Everything you need to know about Aurat March

Coming Friday, women from diverse backgrounds and professions will march for solidarity

By Yusra Jabeen

KARACHI: Women from different economic backgrounds as well as professions gathered at Karachi’s Empress Market Tuesday to present their demands surrounding the women’s march, called Aurat March, to be held on March 8 in commemoration of International Women’s Day.

Being organised independently under the name “Hum Aurtain” (Us women), individual women have come together to raise voice and march for women’s rights to be held in Islamabad, Karachi and Lahore coming Friday.

Read: We spoke to the woman behind ‘Khud Khana Garam Karlo’ poster at Aurat March

PHOTO: Aurat March Press Conference/Baresham Khan

“Aurat March…is a collective effort, not led by a single group or organisation, but planned by ‘Hum Aurtein’- a collective of women belonging to diverse ethnicities, classes and sections of society,” the press release stated. In Karachi, the march will be held at Frere Hall and the event is expected to begin by 3:30pm.

“The Aurat March aims to unite women for social change, gender justice and a call to end militarisation and violence in public spaces,” it added.

“We envision a world in which women from all groups, ethnicities, religious communities, strata and economic backgrounds are free to exercise autonomy over their lives, and build just and peaceful communities,” the statement further said.

Quiz: Are you a feminist?

Women from diverse backgrounds and professions presented their set of demands on Tuesday’s press conference, where they spoke about different issues that affect women such as economic justice, environmental justice, women’s political participation, religious discrimination, infringement of reproductive rights and bodily autonomy.

Speaking about economic justice, Jyoti, who represented women hawkers affected by the anti-encroachment drives in Karachi, shared how it has adversely affected her family.

“Our grandmothers used to sit here (Empress Market)… we have been here for generations,” she said, adding that the city is an unwelcome and unsafe place for women to set up their businesses.

“It is easier for men to set up their stalls anywhere in the city, but we are women. Where do we go?”

Fatima Majeed, who represented the fishing community, pointed out that women are often left out of the decision-making process, which should be rectified.

Adding to the demands, Sassui Lohar, a vocal activist for missing persons, spoke about how women are harassed when their houses are allegedly raided by authorities.

“Nobody will understand your feelings. Only you know what you go through so you need to speak up,” Lohar, whose own father has been missing for two years, said.

“We may not have weapons but we have our tongue. Our voice has a lot of power.”

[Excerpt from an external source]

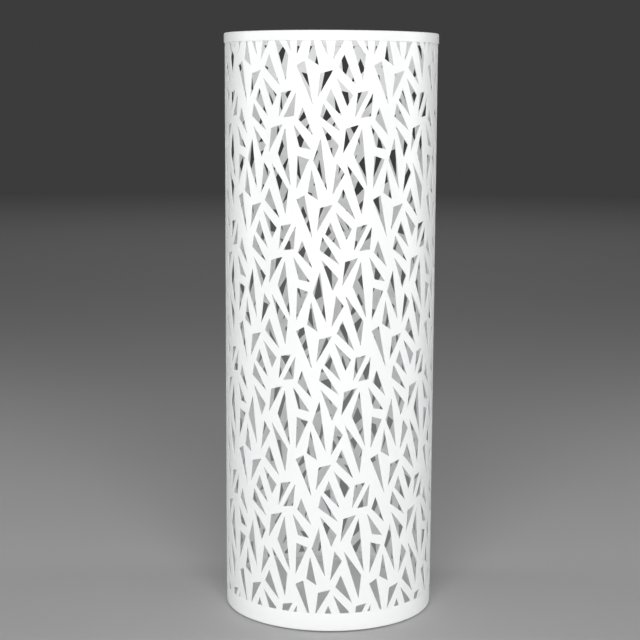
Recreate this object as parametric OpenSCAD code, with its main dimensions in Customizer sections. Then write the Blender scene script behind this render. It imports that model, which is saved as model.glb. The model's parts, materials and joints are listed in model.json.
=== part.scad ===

Read: How to be a good feminist ally

Representing the trans community, activist Bindiya Rana said any society that wants prosperity for itself must include every person, which includes acceptance of transgender people in all walks of life.

“In our community, everybody sits together to eat, regardless of their gender identity or sexual orientation, class, ethnicity or religion,” Rana said.

She further highlighted the inequality that exists among men and women’s labour.

“A man’s duty lasts for 8 hours. Then he comes home and sits on the couch, one leg resting over the other. A woman’s duty is 24 hours; she works and is expected to do housework and cook for her family.”

Speaking about reproductive rights, Sheema Kirmani, social activist and dancer, added that a woman must be respected whether she bears children or not.

Shedding light on the plight of women, minority rights activist Ghazala Shafiq highlighted that much of the abuse and violence occurs in households where women are solely homemakers.

Representing the legal community, lawyer Shumaila Shahani demanded a committee overlooking sexual harassment complaints should be set up at courts.

“Currently, there is no such body that exists within the court system. There is nobody to go to if somebody wants to file the complaint,” Shahani noted, raising the issue of sexual harassment and gender discrimination that women face in the judicial system.

“This city is not made of buildings. This city is made of its people, of which women make a majority of the population,” said feminist activist Qurat Mirza at the press conference.

“There was no planning when Karachi was being built. There was no planning when Karachi was being uprooted,” she added.

Recap: Aurat March 2018 

“We had more than 20 women in 2018 who envisioned Aurat March. This year, the number has grown,” Mirza said.

“Nearly a 100 women have been working tirelessly for weeks, coordinating with each other, doing outreach, organising and mobilising communities to join the show for solidarity,” she added.

Activists at the press conference further emphasised that the march is not being funded by any political party, corporate or NGO group.

“It is a citizen-led effort strengthened and funded through small contributions from individuals who believe in the cause,” the press release added.

“There has been a lot of engagement via social media,” Atiya Abbas, a young feminist involved in organising the march, said.

Women working in the public health sector, education sector, corporations and industries, from diverse backgrounds, professions and communities will be attending the march.

Last year, the march drew a crowd of approximately 5,000 people, including women, trans people and men, in Karachi alone. This year, the hope is that the visibility and solidarity will be doubled.